School board approves 2019-2020 calendar


The first items on any agenda for the Sealy Independent School District Board of Trustees meeting are recognitions and commendations and that’s exactly where the March meeting started.

Ryan Burns was the one being recognized in front of the board and attendees for his powerlifting campaign this year. Each week, he improved his total and qualified for the next step until reaching the top at State.

As only a sophomore, Burns pulled 980 total pounds to finish ninth in his weight class of 132 pounds. He set personal records in each of the three lifts (squat, bench press and deadlift) and walked away having set the bar high for himself.

Accompanying him for the trip to Abilene were coaches Kamm Coker and Shane Mobley, who both shared high remarks of the athlete and closed on the want to get him back to that same competition next year, although Mobley joked about bulking him up to compete in the 220-pound weight class.

Ballot by Mail

One of the top priorities at last week’s meeting of Sealy ISD trustees was an update on any voters who have registered for an application for ballot by mail in a previous year’s election.

CFO Lisa Svoboda noted that, that two years ago, the state passed a law was allowing anyone who applied for a mail-in ballot would continue to get ballots for all future elections. This hasn’t come up for a school board election since the elections of two years ago.

With the upcoming May 4 elections, Svoboda said she wanted to make clear that anyone who applied to vote by mail two years ago will again receive their ballot to be mailed in, and once that is sent in, voters no longer need to go to the voting center to cast a ballot.

The board wants to ensure that citizens understand what they will be sending in at the time they do so and wanted to avoid any confusion possible.


From there, the meeting rolled along to the meat of the agenda with Food Service Director John Anderson leading things off with an update from what’s been going on in the kitchens.

He cited positive turnouts from Thanksgiving and Christmas cookie making events before mentioning a new award system that he has been able to help out with.

The Roving Chef program allows students who have been nominated for any number of reasons to get in the kitchen and make their own food that they chow down on for lunch that day.

Anderson added that all staff members have a true desire to ensure nobody walks away hungry and jokingly added that they will hunt you down if they know you missed a meal.

Mary Gajewski principal at Sealy Elementary, took the podium to update the board on communication goals centered on parents understanding the essential learning standards in their children’s classrooms.

She said that information has been going out in waves and that she and the rest of her team have been following back up to aim at 85 percent of parents understanding the standards. In the process of finding out how much the parents know, Gajewski sent out surveys asking what the schools have been doing well and overwhelmingly, communication kept coming up.
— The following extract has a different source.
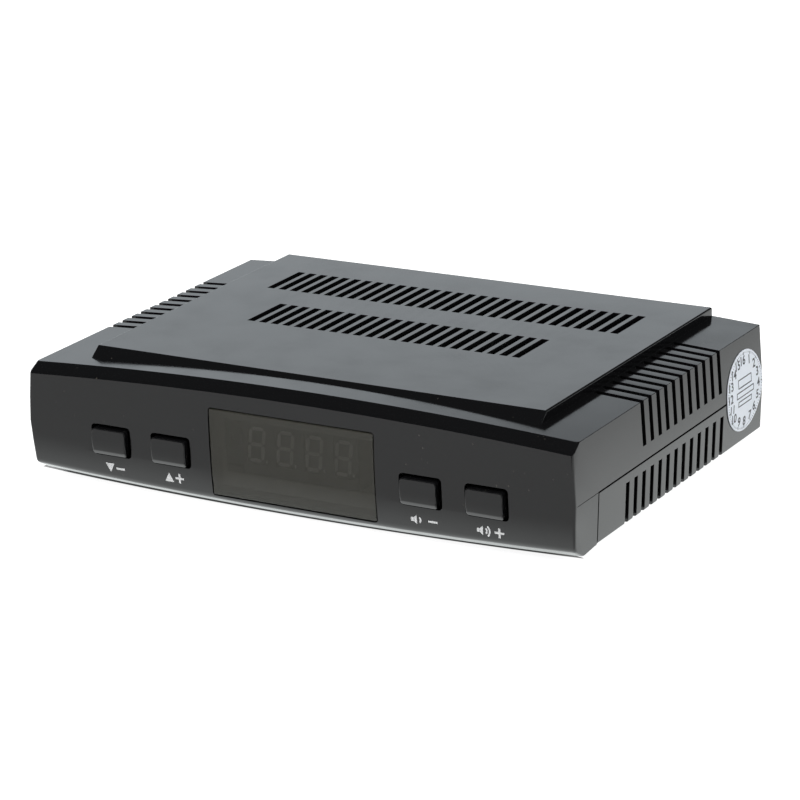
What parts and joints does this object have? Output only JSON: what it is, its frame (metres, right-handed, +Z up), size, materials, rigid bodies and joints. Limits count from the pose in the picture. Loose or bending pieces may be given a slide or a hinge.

Casey Killough and Amy Dyer stepped up to provide an update from the social media department and how well each campus is reaching its respective audience.

They pulled up Facebook analytic stats and delved into the kind of posts that were gaining the most traction on the platform. They noted that the Tiger Pride Props that honor faculty members’ contributions draw big engagement as well as any sort of post acknowledging students’ achievements as well.

Killough added that a majority of those student achievements are also included in weekly newsletters that have also proved to elicit further clicks with readers searching for more information.

After that came the consideration and ultimate approval of the calendar for next school year which will start on Aug. 15. The rest of the schedule is fairly run-of-the-mill although the full week of Thanksgiving will be taken off for holiday. There’s a day off set for the day after the county fair and a pair of bad weather days that could turn into an extra holiday if no outstanding weather occurs similar to this year.

But the other option was to start the following week on August 22, but the rest didn’t persuade the board enough to keep students in school an extra week, so the earlier start allows for an earlier release.

Moore wrapped up the rest of the agenda with an update to mission and vision statements and although neither are long drawn-out novels, it did take plenty of deliberating to land on the phrasing they ultimately chose.

The mission statement was updated to say that Sealy ISD is “Committed to high levels of learning for all,” not restricting it to only students as even faculty members can learn something new each day.

To complement that, the vision statement was updated to inquire, “What do you need to do to accomplish that?”

Whether it be extra lessons after school or specific technology that will aid learning, that step will be taken to ensure everyone has the opportunity to learn at a high level.